As mentioned in The Fucking Article, there's a legal difference between training an AI which largely doesn't repeat things verbatim (ala Anthropic) and redistributing media as a whole (ala Spotify, Netflix, journal, ad agency).
The paradigm is that teachers will teach life skills like public speaking and entrepreneurship. Book smarts that can be more effectively taught by AI will be, once schools catch up.
I agree. The world is changing fast, but we need to make the transition less painful for everyone. The way things are going now only benefits big tech.
This is not about paying for a single copy. It would still be wrong even if they have bought every single one of those books.
It is a form of plagiarism. The model will use someone else's idea without proper attribution.
Legally speaking, we don't know that yet. Early signs are pointing at judges allowing this kind of crap because it's almost impossible for most authors to point out what part of the generated slop was originally theirs.

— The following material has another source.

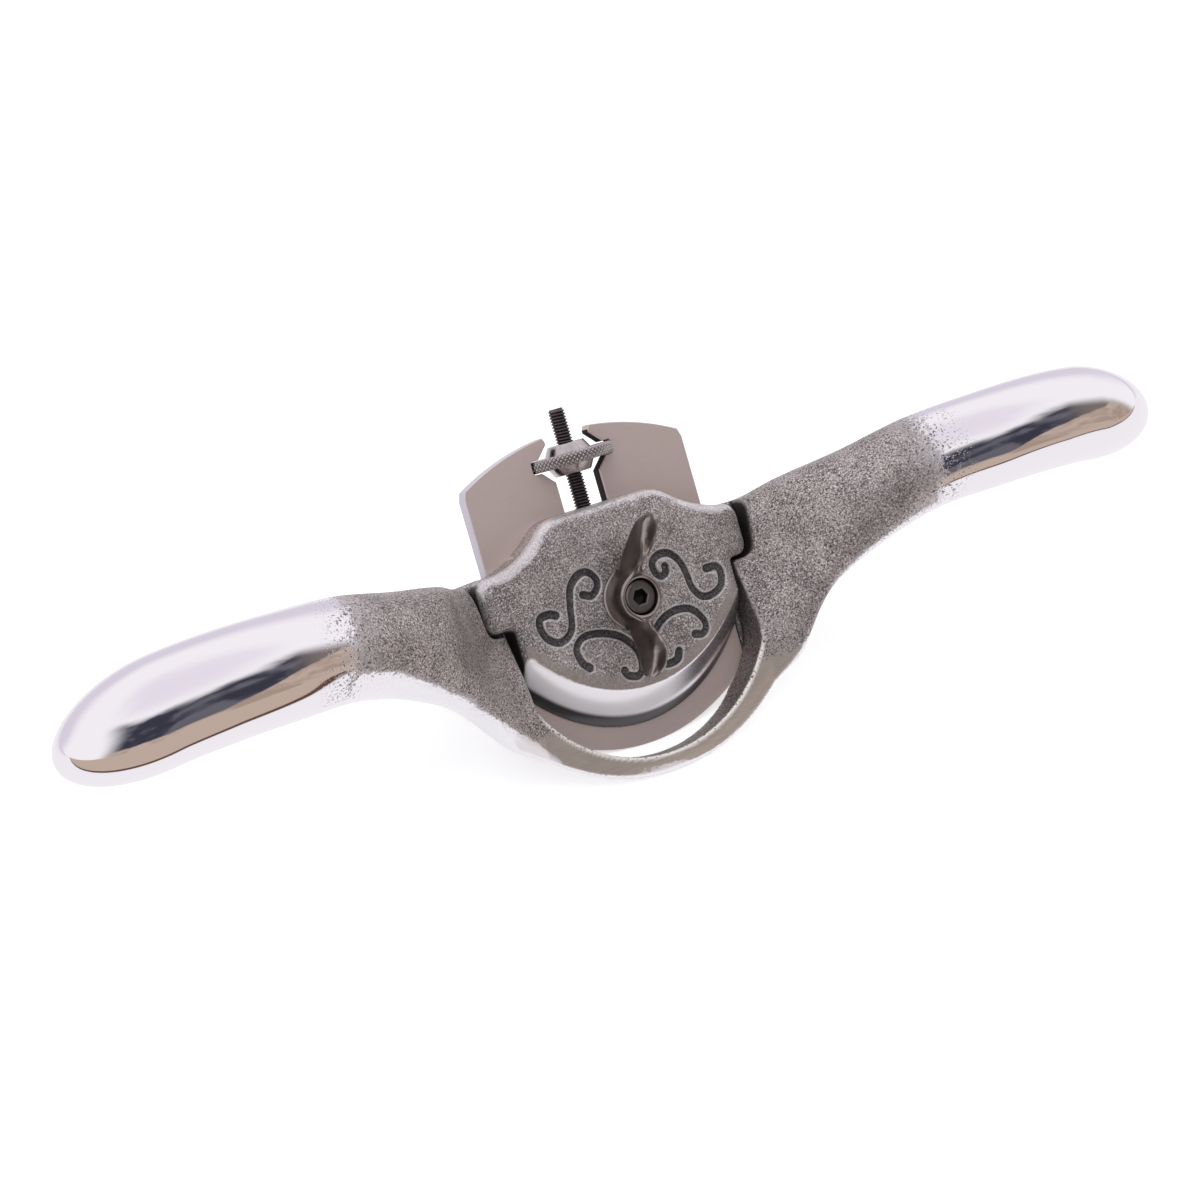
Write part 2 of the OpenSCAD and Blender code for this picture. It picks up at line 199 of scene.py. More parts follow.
def level_surface(field, xs, us, vs, curve_step):
    """Closed surface where field(x, u, v) is 0, negative inside.

    Every grid edge that the surface crosses gives one four-cornered face between the four cells round it.
    A cell's point starts at the mean of the crossings on its edges, and three Newton steps
    p - F grad F / |grad F|^2 bring it onto the surface. Returns points, faces, normals and curvature.
    """
    value = field(xs[:, None, None], us[None, :, None], vs[None, None, :])
    inside, lines, shape = value < 0, (xs, us, vs), value.shape
    rings, crossings = [], []
    for axis in range(3):
        lower, upper = [slice(None)] * 3, [slice(None)] * 3
        lower[axis], upper[axis] = slice(0, -1), slice(1, None)
        low = np.argwhere(inside[tuple(lower)] != inside[tuple(upper)])
        high = low.copy()
        high[:, axis] += 1
        a, b = value[tuple(low.T)], value[tuple(high.T)]
        crossing = np.stack([lines[k][low[:, k]] for k in range(3)], axis=1)
        crossing[:, axis] += a / (a - b) * (lines[axis][high[:, axis]] - lines[axis][low[:, axis]])
        ring = []
        for back in ((0, 0), (1, 0), (1, 1), (0, 1)):
            cell = low.copy()
            cell[:, (axis + 1) % 3] -= back[0]
            cell[:, (axis + 2) % 3] -= back[1]
            ring.append(np.ravel_multi_index(tuple(cell.T), shape))
        ring = np.stack(ring, axis=1)
        ring[a >= 0] = ring[a >= 0][:, ::-1]
        rings.append(ring)
        crossings.append(np.repeat(crossing, 4, axis=0))
    cells, faces = np.unique(np.concatenate(rings), return_inverse=True)
    faces = faces.reshape(-1, 4)
    # Each face lists its crossing once for each of its four cells
    owner, spots = faces.reshape(-1), np.concatenate(crossings)
    counts = np.bincount(owner, minlength=len(cells))
    points = np.stack([np.bincount(owner, spots[:, k], len(cells)) / counts for k in range(3)], axis=1)
    for _ in range(3):
        here, slope, bend = gradient_of(field, points, 0.03)
        move = here / np.maximum((slope ** 2).sum(axis=1), 0.05)
        points -= np.clip(move, -0.4, 0.4)[:, None] * slope
    slope = gradient_of(field, points, 0.06)[1]
    normals = slope / np.linalg.norm(slope, axis=1, keepdims=True)
    here, slope, bend = gradient_of(field, points, curve_step)
    return points, faces, normals, bend / np.maximum(np.linalg.norm(slope, axis=1), 0.3)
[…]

But should the purchase be like a personal license? Or like a commercia license that costs way more?
Because for example if you buy a movie on disc, that's a personal license and you can watch it yourself at home. But you can't like play it at a large public venue that sell tickets to watch it. You need a different and more expensive license to make money off the usage of the content in a larger capacity like that.
The judge appears to disagree with you on this. They found that training and selling an LLM are fair use, based on the fact that it is exceedingly transformative, and that the copyright holders are not entitled to any profits thereof due to copyright. (They also did get paid — Anthropic acquired millions of books legally, including all of the authors in this complaint. This would not retroactively absolve them of legal fault for past infringements, of course.)
The trial is scheduled for December 2025. That's when a jury will decide how much Anthropic owes for copying and storing over seven million pirated books
Yes, that would by an interesting trial. But it is only about six books, and all claims regarding Claude have been dismissed already. So only the internal copies remain, and there the theory for them being infringing is somewhat convoluted: you have to argue that they are not just for purposes of training (which was ruled fair use), and award damages even though these other purposes never materialised (since by now, they have legal copies of those books). I can see it, but I would not count on there being a trial.
The fallacy in the 'fair use' logic is that a person acquires a book and learns from it, but a machine incorporates the text. Copyright does not allow one to create a derivative work without permission. Only when the result of the transformation resembles the original work could it be said that it is subject to copyright. Do not regard either of those legal issues are set in concrete yet.
Both a human and a machine learn from it. You can design an LLM that doesn’t spit back the entire text after annealing. It just learns the essence like a human.
Morally maybe, but AFAIK machines "learning" and creating creative works on their own is not recognized legally, at least certainly not the same way as for people.
And the crazy thing is that might be cheaper when you consider the alternative is to have your lawyers negotiate with the lawyers for the publishing companies for the right to use the works as training data. Not only is it many many billable hours just to draw up the contract, but you can be sure that many companies would either not play ball or set extremely high rates. Finally, if the publishing companies did bring a suit against Anthropic they might be asked to prove each case of infringement, basically to show that a specific work was used in training, which might be difficult since you can't reverse a model to get the inputs. When you're a billion dollar company it's much easier to get the courts to take your side. This isn't like the music companies suing teenagers who had a Kazaa account.
Sayi "they have the money" is not an argument. It's about the amount of effort that is needed to individually buy, scan, process millions of pages. If that's done for you, why re-do it all?